Why You Should Avoid Joint Ownership

Many people believe that they can avoid the need for a will or probate by designating a joint owner on their property, such as a bank account or the deed to real estate.  Naming a joint owner may not avoid probate, in fact, in some cases it may end up delaying the probate process.

Problems With Joint Ownership

In addition to failing to avoid probate, joint ownership can great other problems during lifetime.  By jointly owning property, you may find yourself party to a lawsuit if your co-owner is sued or, the asset could be lost to a creditor of your co-owner. If your co-owner becomes incapacitated, you could find yourself “owning” the property with the co-owner’s guardian or the courts.  If your co-owner is married, there is a risk of the property being subject to divorce proceedings.  With something like a bank account, there is the risk that the co-owner could go on a spending spree and drain the account.

In some situations creating a joint ownership can also create gift tax or income tax problems.  Under the current income tax laws, it is often more beneficial from a tax perspective for a person to receive property by a will rather than that property being gifted to him in the form of joint ownership during the original owner’s lifetime.  In addition, adding a co-owner to property can create gift tax liabilities.

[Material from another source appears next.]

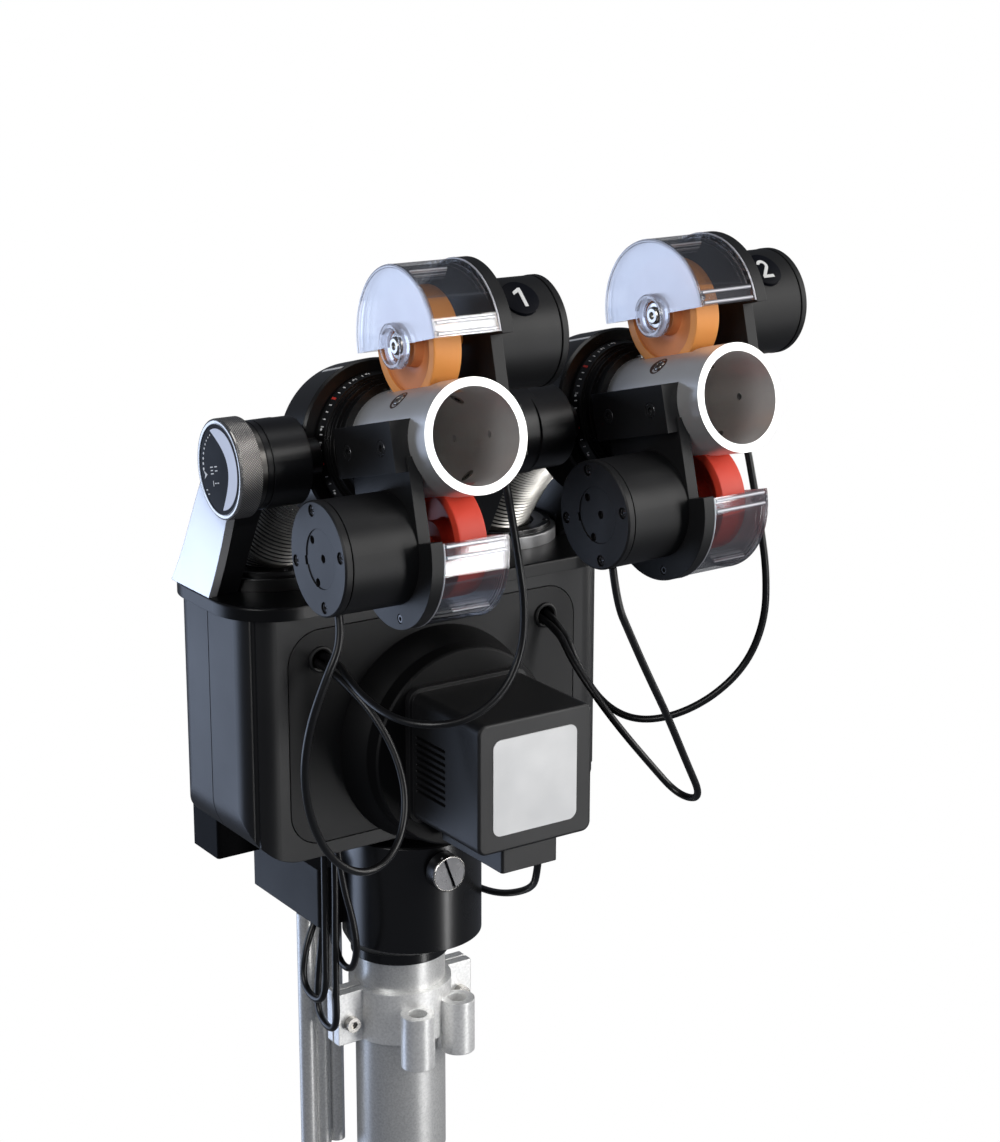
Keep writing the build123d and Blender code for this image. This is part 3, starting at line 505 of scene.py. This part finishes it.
# ---------------------------------------------------------------- cords
def spline_points(points_mm, steps=10):
    """Points along the NURBS spline that has the route as its control points."""
    cu = bpy.data.curves.new("route", "CURVE")
    cu.dimensions = "3D"
    sp = cu.splines.new("NURBS")
    sp.points.add(len(points_mm) - 1)
    for p, c in zip(sp.points, points_mm):
        p.co = (c[0] * MM, c[1] * MM, c[2] * MM, 1)
    sp.order_u = 3
    sp.use_endpoint_u = True
    sp.resolution_u = steps
    o = bpy.data.objects.new("route", cu)
    me = bpy.data.meshes.new_from_object(o)
    pts = [v.co.copy() for v in me.vertices]
    bpy.data.objects.remove(o)
    bpy.data.meshes.remove(me)
    bpy.data.curves.remove(cu)
    return pts


def tube(bm, pts, radii, seg=16, cap=True):
    """Tube along points in metres; radii in metres, one per point; frames carried along."""
    tang = []
    for k in range(len(pts)):
        a, b = pts[max(k - 1, 0)], pts[min(k + 1, len(pts) - 1)]
        tang.append((b - a).normalized())
    n = tang[0].orthogonal().normalized()
    rings = []
    for k, p in enumerate(pts):
        t = tang[k]
        n = (n - t * n.dot(t)).normalized()
        s = t.cross(n)
        rings.append([
            bm.verts.new(p + (n * math.cos(a) + s * math.sin(a)) * radii[k])
            for a in (2 * math.pi * j / seg for j in range(seg))
        ])
    skin(bm, rings, seg)
    if cap:
        bm.faces.new(rings[0])
        bm.faces.new(rings[-1])


def length_of(pts):
    return sum((b - a).length for a, b in zip(pts, pts[1:]))


CORD_R = 1.9 * MM
H1, H2 = HEAD[1], HEAD[2]


def mm(v):
    """A point in metres as a tuple in millimetres."""
    return tuple(c / MM for c in v)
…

Example: Let’s assume that Mary owns a piece of real estate that she wishes her brother, Bob, to receive upon her death.  Rather than designate such in a last will and testament, Mary instead adds Bob as a co-owner on the deed to the real estate.  A few months later, while driving to work one morning, Bob is involved in a severe automobile accident.  As a result of the accident, Bob incurs significant medical bills.  Unable to work due to his injuries, Bob has difficulty paying the medical bills and the hospital files a lien on the real estate owned jointly by Mary and Bob.  As a result, the courts force the real estate to be sold, against Mary’s will, to satisfy Bob’s medical debts.

Joint Ownership Problems Specific to Real Estate

In addition to the above, the nature of real estate can cause additional joint ownership problems.  In the eyes of the law, real estate is considered a unique item that typically is indivisible.  As such, if a problem arises, the courts will order property to be sold to satisfy the dispute rather than attempting to divide the property.  This is why, in the example of Bob and Mary above, the courts could force Mary to sell the real estate against her wishes to satisfy the hospital’s lien.  Similarly, assume Bob’s accident never occurred.  If Mary simply decided she wanted to sell or refinance the real estate, with Bob as a co-owner, Mary would need to obtain Bob’s approval and signature to conduct the sale or refinance even though the property originally belonged solely to Mary.

If you are considering create joint ownership in property, you should discuss the particulars of your situation and the legal risks of joint ownership with your attorney before proceeding.